そのパーティも上流階級的な価値観に染まった人々しかいないため、妻はそこで馴染めなくなっている。そして浮気も夫に惹かれないのと同様、未遂に留まる。

夫は事業家の娘と浮気しようとする。そこでその娘は自分の録音した小説を夫に聞かせる。そしてそれは異音についての小説であり、その娘も妻と同様に異音によって目覚めていることがわかる。そして、その娘の小説のテープの音それ自体が異音として夫を目覚めさせる。その直後象徴的に寝ている人を娘が異音で目覚めさせるシーンが差し込まれている。夫はそれによって、上流階級に染まろうとするのをやめ、小説家として再び生きていくことを決める。

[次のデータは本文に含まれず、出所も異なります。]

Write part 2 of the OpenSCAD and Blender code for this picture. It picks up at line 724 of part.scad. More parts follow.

ここで夫と妻の両方が目覚めた状態になるが、今度は妻がその娘と遭遇することで、その妻と娘にさらなる価値観の転換が起こる。それは妻から見れば上流階級だった過去の自分の肯定であり、娘から見れば未来の自分の肯定になっているように思う。それによって、妻は目覚めたことによって否定していた上流階級を肯定するようになる。

異音、過去の自分との遭遇によって、相手を優先してきた妻は自分を優先するようになる。一方で自分を優先してきた夫は相手を大切にしていなかったことに気づく。そのため、妻は夫と別れようとし、夫は妻とやり直そうとして終わる。

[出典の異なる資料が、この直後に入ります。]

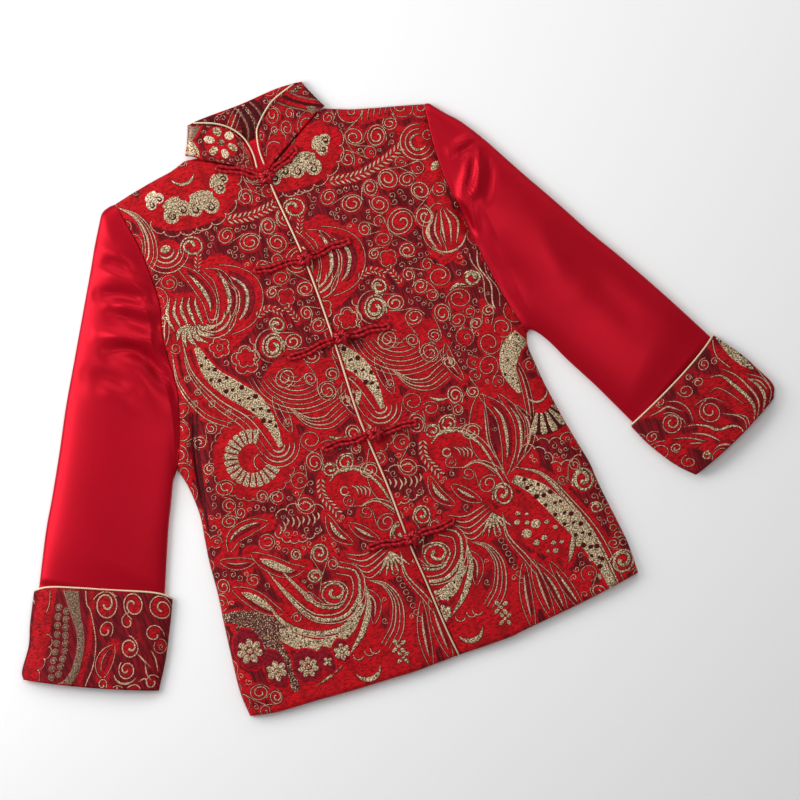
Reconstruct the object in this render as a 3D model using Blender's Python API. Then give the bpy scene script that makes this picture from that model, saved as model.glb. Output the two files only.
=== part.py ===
"""Child's tang jacket with a stand collar, turned-back cuffs and five knotted frogs, laid flat.

The jacket lies on its back on the floor, z = 0. +Y runs from hem to collar and +X to the
wearer's left. The origin is on the underside of the back panel, in the middle of its length.
Tables are in millimetres and functions turn them into metres. Every cloth piece is a wall
between an outer and an inner surface, and neighbouring pieces stand SEAM apart.
"""

import bpy
import numpy as np

MM = 0.001

# Driving sizes, mm
WALL = 3.0            # shell, thin wadding and lining together
COLLAR_WALL = 2.4     # stiffened band
SEAM = 0.4            # space between neighbouring pieces
LAYER = 0.3           # space between layers that lie on each other
AIR = 3.4             # air left between the front and the back where the jacket stands highest
EDGE_ROLL = 16.0      # how far in from a side seam the front rises to its full height
EDGE_ROWS = 1.5       # rows of the grid in which it rises from the hem or a shoulder seam
ARMPIT_ROWS = 2.0     # rows in which its side rises from the side seam to the sleeve
SLEEVE_AIR = 3.4
CROWN_DROP = 0.6      # a sleeve's top is this much lower along its two edges
CUFF_WALL = 4.4       # turned back, so two thicknesses
CUFF_AIR = 3.4
UNDERLAP_WALL = 1.6
UNDERLAP_REACH = (-24.0, 8.0)    # underlap's two edges, measured from the front edge
UNDERLAP_ENDS = (-292.0, 257.0)  # its lower and upper end
LAP_WIDTH = 36.0      # the left front is pressed down this far in from its edge
PIPING_RADIUS = 1.6
CUFF_PROUD = 5.0      # how far the cuff stands out past the sleeve at each side
PIPING_PROUD = 0.3    # the front piping's top over the front
FROG_WIDTH = 7.6      # two cords side by side
FROG_HEIGHT = 4.2
KNOT_SIZE = (15.0, 14.0, 8.4)
KNOT_REACH = 8.0      # a frog's cord comes down from the knot in this distance

BACK_TOP = WALL
FRONT_LOW = BACK_TOP + LAYER + WALL          # front's outer face where it lies on the back
FRONT_HIGH = BACK_TOP + AIR + WALL           # front's outer face at its highest
UNDER_DROP = 1.2                             # the lapped left front lies this much lower
SLEEVE_HIGH = 2 * WALL + SLEEVE_AIR
CUFF_HIGH = 2 * CUFF_WALL + CUFF_AIR

# Outlines, rows of x, y
SIDE_RIGHT = [(-207, -281), (-207.5, -250), (-202, -207), (-195, -165), (-190, -120),
              (-183, -77), (-184, -45), (-188, -25)]
SIDE_LEFT = [(206.5, -284), (207.5, -255), (205, -227), (201, -187), (199, -160),
             (193, -127), (187, -85), (184, -50), (183.5, -32), (187, -21)]
ARMHOLE_RIGHT = [(-188, -25), (-176, 0), (-160, 48), (-155, 101), (-146, 133),
                 (-144, 160), (-145, 200), (-152, 245)]
ARMHOLE_LEFT = [(187, -21), (178, 23), (172, 70), (168, 122), (165, 150),
                (166, 188), (171.5, 229.5)]
SHOULDER_RIGHT = [(-152, 245), (-106, 253), (-73, 259.5)]
SHOULDER_LEFT = [(171.5, 229.5), (124, 243), (92, 253), (77, 259.5)]
NECK_BACK = [(-73, 259.5), (-40, 256), (0, 254.5), (42, 256), (77, 259.5)]
HEM_RIGHT = [(-207, -281), (-175, -287), (-100, -293), (-37, -297), (9.6, -297.5)]
HEM_LEFT = [(9.6, -297.5), (60, -299), (76, -298), (140, -292.5), (206.5, -284)]
FRONT_EDGE = [(9.6, -297.5), (7, -266), (5, -217), (3, -177), (3, -117), (1, -67),
              (0.5, -30), (4, 38), (5.5, 120), (0.5, 200), (1, 220)]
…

『情事』と同様に、時代の移り変わりが背景として存在する。そして過去となったものとして『情事』ではアンナの父がいたが、この映画では夫の小説家という職業になっている。そして『情事』ではアンナの彼氏が過去になりつつあるものとしておかれていたが、この作品では夫の友人である事業家という職業がおかれている。

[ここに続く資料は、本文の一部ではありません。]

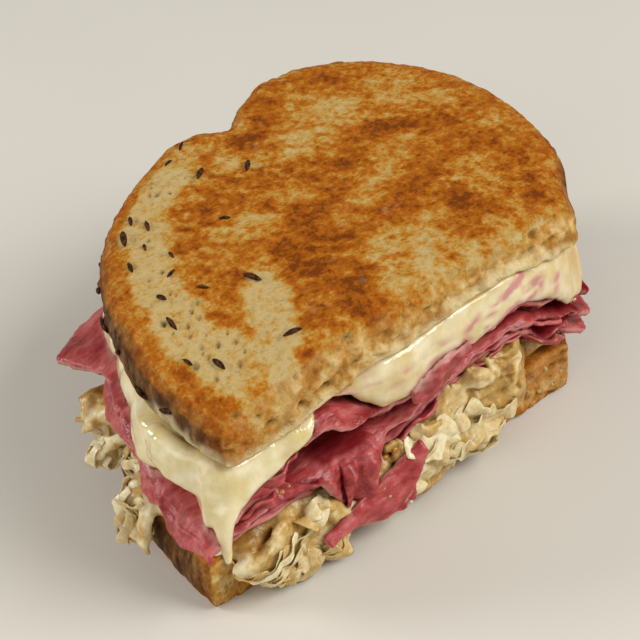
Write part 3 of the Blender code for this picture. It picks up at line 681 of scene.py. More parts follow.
@dataclass(frozen=True)
class Loaf:
    """Plan of a slice: the crust line of a round-topped loaf about its heart, in polar form."""

    heart: tuple[float, float] = (4.0, 38.0)
    mean: float = 58.9
    waves: tuple[tuple[float, int, float], ...] = ((17.5, 1, 75.0), (8.2, 2, -126.9), (3.7, 3, -82.3))
    notch: tuple[float, float, float] = (10.4, 79.0, 10.0)
    dent: tuple[float, float, float] = (7.0, -43.0, 12.0)

    def radius(self, degrees: Any) -> np.ndarray:
        """Distance from the heart to the crust line at an angle."""
        degrees = np.asarray(degrees, float)
        radius = self.mean + 0.0 * degrees
        for reach, lobes, turn in self.waves:
            radius = radius + reach * np.cos(np.radians(lobes * degrees + turn))
        for depth, angle, width in (self.notch, self.dent):
            radius = radius - depth * np.exp(-((degrees - angle) / width) ** 2)
        return radius

    def share(self, points: np.ndarray) -> tuple[np.ndarray, np.ndarray]:
        """How far out points lie.

        Args:
            points: places in the plan.

        Returns:
            The share of the way from the heart to the crust, and the angle from -90 to 270 degrees.
        """
        out = points[:, :2] - self.heart
        degrees = (np.degrees(np.arctan2(out[:, 1], out[:, 0])) + 90.0) % 360.0 - 90.0
        return np.linalg.norm(out, axis=1) / self.radius(degrees), degrees

    def at(self, degrees: float, share: float) -> np.ndarray:
        """The place at an angle and a share of the way to the crust."""
        turn = math.radians(degrees)
        reach = share * float(self.radius(degrees))
        return np.array(self.heart) + reach * np.array((math.cos(turn), math.sin(turn)))


LOAF = Loaf()


@dataclass(frozen=True)
class Spot:
    """A soft oval spot: its middle, half length and width, turn and strength.

    On a toasted face its place is in x and y, and on the front it is in x and z. The firmer it is,
    the sharper its border.
    """

    x: float
    y_or_z: float
    long: float
    wide: float
    turn: float
    strength: float = 1.0
    firm: float = 1.0

    def over(self, flat: np.ndarray) -> np.ndarray:
        """Its strength at each place in its plane, falling off smoothly."""
        along, across = turned(flat - (self.x, self.y_or_z), self.turn)
        return self.strength * np.exp(-((along / self.long) ** 2 + (across / self.wide) ** 2) ** self.firm)


BROWNED = (
    Spot(10.0, 62.0, 5.0, 4.0, 90.0, 0.40), Spot(20.0, 70.0, 8.0, 3.5, 40.0, 0.30),
    Spot(5.0, 48.0, 9.0, 4.0, -20.0, 0.28), Spot(-14.0, 46.0, 8.0, 3.0, 20.0, 0.22),
    Spot(16.0, 40.0, 8.0, 4.5, 10.0, 0.26), Spot(33.0, 46.0, 6.0, 4.0, 0.0, 0.30),
    Spot(41.0, 40.0, 7.0, 4.0, -30.0, 0.34), Spot(-2.0, 29.0, 13.0, 5.0, 15.0, 0.30),
    Spot(-10.0, 16.0, 9.0, 8.0, 60.0, 0.42), Spot(-6.0, 6.0, 7.0, 5.0, 60.0, 0.34),
    Spot(-17.0, 6.0, 6.0, 5.0, 0.0, 0.30), Spot(13.0, 22.0, 12.0, 3.0, 10.0, 0.26),
    Spot(28.0, 27.0, 7.0, 5.0, 20.0, 0.32), Spot(27.0, 12.0, 5.0, 7.0, 0.0, 0.28),
    Spot(46.0, 20.0, 6.0, 9.0, 0.0, 0.32), Spot(40.0, 8.0, 8.0, 4.0, -30.0, 0.28),
    Spot(-28.0, -3.0, 5.0, 4.0, 0.0, 0.26), Spot(-46.0, 4.0, 3.5, 6.0, 0.0, 0.24),
    Spot(34.0, 1.0, 6.0, 2.5, 40.0, 0.20), Spot(-22.0, 36.0, 3.5, 5.0, 20.0, 0.16),
    Spot(-14.0, -3.0, 8.0, 3.0, 0.0, 0.16), Spot(36.0, 72.0, 10.0, 4.0, -40.0, 0.22),
    Spot(-47.0, -4.0, 6.0, 4.0, 0.0, 0.26),
)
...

妻、そして事業家の娘は異音、過去 / 未来の自分との遭遇を経てそのどちらとも決別するが、夫は異音のみを経て一度過去のものから過去になりつつあるものに移行し、また過去のものへと退行する。夫婦の関係性の話としての、夫が妻を求めるようになり妻が夫を拒絶するようになるという終わり方は、それを象徴したものになっている。

『情事』におけるアンナの不在が、ここでは友人の死に関わる異音に置き換えられている。『情事』はそれにより発生する人間の複雑さ、不安のようなものに対して、男は逃げ続け、女が対峙するという話になっていたが、この作品は同じ構造を持ちつつも、女は対峙するのではなく決別する話になっている。

『情事』と同様にモチーフ、セリフ、ショット、話の流れまで非常に緻密に練られた映画だと感じる。背景に流れる音楽にまで映像的な必然性を持たせ、さらにその映像に物語的な必然性まで持たせていることに驚いた。

パーティのシークエンス、特に雨が降り出して以降は全ショットに霊感みたいなものがあり、浮気しようとしている妻の雨音しか聞こえない車での長いショットでそれが極まるように感じた。

『情事』でもあった感情に呼応するような映像や演出はこの映画にもある。基本的に二人の関係性についてだった『情事』に対して、この映画では関係性が複雑になっている。それに対応して、価値観の転換、そして転換による関係性の変化を整理して簡潔に表したようなショットが何度もあり、それが『情事』にはない部分のように思う。